_The request_
Provide the number of lines containing the word "included", and nothing else.

<<<<

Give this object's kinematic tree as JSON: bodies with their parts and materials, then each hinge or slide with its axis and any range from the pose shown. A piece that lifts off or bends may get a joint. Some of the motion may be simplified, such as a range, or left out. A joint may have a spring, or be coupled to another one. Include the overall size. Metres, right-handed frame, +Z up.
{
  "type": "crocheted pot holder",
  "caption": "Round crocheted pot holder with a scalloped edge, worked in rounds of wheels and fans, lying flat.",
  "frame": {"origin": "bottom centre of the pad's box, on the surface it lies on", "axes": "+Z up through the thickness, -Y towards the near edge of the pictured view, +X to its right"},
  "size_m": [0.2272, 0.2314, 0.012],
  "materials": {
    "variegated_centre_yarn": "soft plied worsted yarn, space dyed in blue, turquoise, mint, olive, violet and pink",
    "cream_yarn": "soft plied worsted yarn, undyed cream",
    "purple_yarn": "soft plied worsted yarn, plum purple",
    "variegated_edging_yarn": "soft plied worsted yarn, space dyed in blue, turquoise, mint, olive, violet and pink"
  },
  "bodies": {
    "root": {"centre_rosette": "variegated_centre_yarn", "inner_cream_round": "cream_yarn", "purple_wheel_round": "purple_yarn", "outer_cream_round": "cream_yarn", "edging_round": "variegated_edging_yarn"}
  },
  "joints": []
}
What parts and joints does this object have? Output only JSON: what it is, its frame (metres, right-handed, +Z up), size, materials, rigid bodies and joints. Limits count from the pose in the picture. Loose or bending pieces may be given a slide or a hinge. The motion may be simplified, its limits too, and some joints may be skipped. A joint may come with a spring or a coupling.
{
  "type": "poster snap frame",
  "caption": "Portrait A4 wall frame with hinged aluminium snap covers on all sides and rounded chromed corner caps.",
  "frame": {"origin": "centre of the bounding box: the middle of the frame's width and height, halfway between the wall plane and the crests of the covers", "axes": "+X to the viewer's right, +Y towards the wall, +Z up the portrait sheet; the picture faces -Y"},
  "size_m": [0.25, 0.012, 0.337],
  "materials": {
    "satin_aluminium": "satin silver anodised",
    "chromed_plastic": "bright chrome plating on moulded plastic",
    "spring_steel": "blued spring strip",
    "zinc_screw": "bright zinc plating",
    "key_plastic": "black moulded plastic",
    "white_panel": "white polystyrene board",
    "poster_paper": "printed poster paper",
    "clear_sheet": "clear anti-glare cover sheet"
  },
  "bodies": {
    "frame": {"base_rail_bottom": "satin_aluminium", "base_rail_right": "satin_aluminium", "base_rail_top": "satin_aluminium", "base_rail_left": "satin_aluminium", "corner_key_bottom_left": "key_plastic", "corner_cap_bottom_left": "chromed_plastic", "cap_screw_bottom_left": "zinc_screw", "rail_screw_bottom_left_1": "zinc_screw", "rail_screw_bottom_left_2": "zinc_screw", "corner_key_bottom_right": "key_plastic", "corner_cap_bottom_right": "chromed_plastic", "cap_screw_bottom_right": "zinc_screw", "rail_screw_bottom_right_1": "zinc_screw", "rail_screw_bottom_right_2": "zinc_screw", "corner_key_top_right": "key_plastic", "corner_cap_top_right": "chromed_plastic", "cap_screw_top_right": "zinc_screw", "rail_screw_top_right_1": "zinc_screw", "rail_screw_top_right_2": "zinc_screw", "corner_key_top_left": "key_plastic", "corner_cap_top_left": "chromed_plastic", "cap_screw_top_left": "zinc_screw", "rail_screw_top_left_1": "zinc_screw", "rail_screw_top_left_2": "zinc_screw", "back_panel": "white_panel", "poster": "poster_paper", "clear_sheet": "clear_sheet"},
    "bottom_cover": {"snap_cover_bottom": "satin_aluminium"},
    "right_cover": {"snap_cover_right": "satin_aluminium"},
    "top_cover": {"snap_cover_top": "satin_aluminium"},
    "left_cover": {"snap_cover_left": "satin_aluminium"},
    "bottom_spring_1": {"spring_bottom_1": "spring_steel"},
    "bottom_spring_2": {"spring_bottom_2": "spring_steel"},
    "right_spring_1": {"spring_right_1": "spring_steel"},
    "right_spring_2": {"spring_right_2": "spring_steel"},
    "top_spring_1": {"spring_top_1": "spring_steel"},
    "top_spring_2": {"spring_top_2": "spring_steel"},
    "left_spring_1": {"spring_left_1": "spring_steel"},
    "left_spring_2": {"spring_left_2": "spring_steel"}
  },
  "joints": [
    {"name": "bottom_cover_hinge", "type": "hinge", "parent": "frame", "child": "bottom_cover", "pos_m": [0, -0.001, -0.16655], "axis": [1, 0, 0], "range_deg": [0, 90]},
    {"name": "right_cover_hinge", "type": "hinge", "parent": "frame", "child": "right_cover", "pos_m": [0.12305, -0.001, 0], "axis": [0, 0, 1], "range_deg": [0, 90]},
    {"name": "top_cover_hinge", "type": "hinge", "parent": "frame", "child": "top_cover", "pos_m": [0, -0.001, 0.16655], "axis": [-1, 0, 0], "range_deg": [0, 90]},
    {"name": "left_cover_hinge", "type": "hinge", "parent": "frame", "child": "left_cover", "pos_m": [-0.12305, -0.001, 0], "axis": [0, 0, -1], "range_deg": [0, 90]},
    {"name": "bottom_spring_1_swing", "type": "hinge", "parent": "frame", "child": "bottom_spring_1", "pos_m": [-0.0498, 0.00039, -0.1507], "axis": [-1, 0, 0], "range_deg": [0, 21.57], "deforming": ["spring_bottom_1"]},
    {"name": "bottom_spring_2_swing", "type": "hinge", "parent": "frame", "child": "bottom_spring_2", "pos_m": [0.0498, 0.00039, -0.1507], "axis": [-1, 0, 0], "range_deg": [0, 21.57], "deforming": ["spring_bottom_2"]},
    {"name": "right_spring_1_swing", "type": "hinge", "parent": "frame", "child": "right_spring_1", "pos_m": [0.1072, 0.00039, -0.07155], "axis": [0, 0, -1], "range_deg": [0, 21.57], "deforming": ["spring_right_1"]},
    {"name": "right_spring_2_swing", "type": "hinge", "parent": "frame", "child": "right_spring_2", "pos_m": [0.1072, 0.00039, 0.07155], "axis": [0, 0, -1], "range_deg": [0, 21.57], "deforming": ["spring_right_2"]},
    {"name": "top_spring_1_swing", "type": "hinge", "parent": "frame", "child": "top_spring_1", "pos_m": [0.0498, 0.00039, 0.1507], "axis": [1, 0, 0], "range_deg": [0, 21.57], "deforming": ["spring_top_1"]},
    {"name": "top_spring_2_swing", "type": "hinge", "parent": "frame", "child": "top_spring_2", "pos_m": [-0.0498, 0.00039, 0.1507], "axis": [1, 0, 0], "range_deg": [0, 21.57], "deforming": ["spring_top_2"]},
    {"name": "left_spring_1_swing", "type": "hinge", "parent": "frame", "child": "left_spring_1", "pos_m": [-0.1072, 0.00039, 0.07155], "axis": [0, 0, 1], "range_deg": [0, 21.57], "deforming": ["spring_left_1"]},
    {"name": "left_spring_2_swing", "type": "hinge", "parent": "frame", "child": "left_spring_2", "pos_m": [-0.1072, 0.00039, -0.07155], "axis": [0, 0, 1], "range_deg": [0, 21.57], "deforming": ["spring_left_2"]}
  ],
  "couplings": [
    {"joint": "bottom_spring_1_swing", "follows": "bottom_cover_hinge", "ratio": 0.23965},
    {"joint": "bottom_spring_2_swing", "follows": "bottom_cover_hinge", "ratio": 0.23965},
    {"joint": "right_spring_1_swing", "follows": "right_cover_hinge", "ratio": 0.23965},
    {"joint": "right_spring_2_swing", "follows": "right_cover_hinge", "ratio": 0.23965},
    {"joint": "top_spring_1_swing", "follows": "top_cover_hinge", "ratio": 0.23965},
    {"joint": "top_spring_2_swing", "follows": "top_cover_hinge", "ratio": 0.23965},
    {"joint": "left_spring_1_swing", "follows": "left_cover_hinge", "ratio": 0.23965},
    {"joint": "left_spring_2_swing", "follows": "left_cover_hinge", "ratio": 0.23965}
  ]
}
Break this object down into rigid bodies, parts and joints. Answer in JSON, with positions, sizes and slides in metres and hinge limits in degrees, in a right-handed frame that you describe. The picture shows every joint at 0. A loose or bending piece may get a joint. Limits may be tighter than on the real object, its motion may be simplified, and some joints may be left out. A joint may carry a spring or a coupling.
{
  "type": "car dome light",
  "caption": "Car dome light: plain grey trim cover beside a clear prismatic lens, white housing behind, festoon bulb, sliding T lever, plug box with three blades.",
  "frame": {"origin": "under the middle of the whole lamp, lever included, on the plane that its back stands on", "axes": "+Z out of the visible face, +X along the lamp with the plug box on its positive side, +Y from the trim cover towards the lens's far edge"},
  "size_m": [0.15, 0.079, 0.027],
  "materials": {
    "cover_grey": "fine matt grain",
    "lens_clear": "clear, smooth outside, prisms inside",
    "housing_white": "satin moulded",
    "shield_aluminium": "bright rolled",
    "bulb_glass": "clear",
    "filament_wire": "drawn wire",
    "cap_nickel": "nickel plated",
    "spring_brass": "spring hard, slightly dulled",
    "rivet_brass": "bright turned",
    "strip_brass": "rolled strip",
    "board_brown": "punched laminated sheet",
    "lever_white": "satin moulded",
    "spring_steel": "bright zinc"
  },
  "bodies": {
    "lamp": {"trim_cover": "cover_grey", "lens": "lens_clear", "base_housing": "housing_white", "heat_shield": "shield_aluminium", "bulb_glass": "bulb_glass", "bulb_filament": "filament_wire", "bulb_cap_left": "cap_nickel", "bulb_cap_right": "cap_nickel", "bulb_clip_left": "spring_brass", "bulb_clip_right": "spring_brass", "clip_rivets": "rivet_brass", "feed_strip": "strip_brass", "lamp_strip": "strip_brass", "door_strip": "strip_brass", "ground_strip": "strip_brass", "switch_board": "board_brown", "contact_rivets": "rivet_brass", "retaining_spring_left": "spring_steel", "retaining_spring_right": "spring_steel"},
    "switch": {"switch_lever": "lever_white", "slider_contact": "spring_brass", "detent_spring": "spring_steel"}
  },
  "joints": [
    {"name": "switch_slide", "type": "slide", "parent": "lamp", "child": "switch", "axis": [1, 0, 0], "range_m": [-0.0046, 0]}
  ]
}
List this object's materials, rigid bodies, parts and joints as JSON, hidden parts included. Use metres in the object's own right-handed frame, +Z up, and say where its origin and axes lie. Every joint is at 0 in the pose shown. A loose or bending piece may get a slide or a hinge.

>>>>

_Solution to this exercise_
2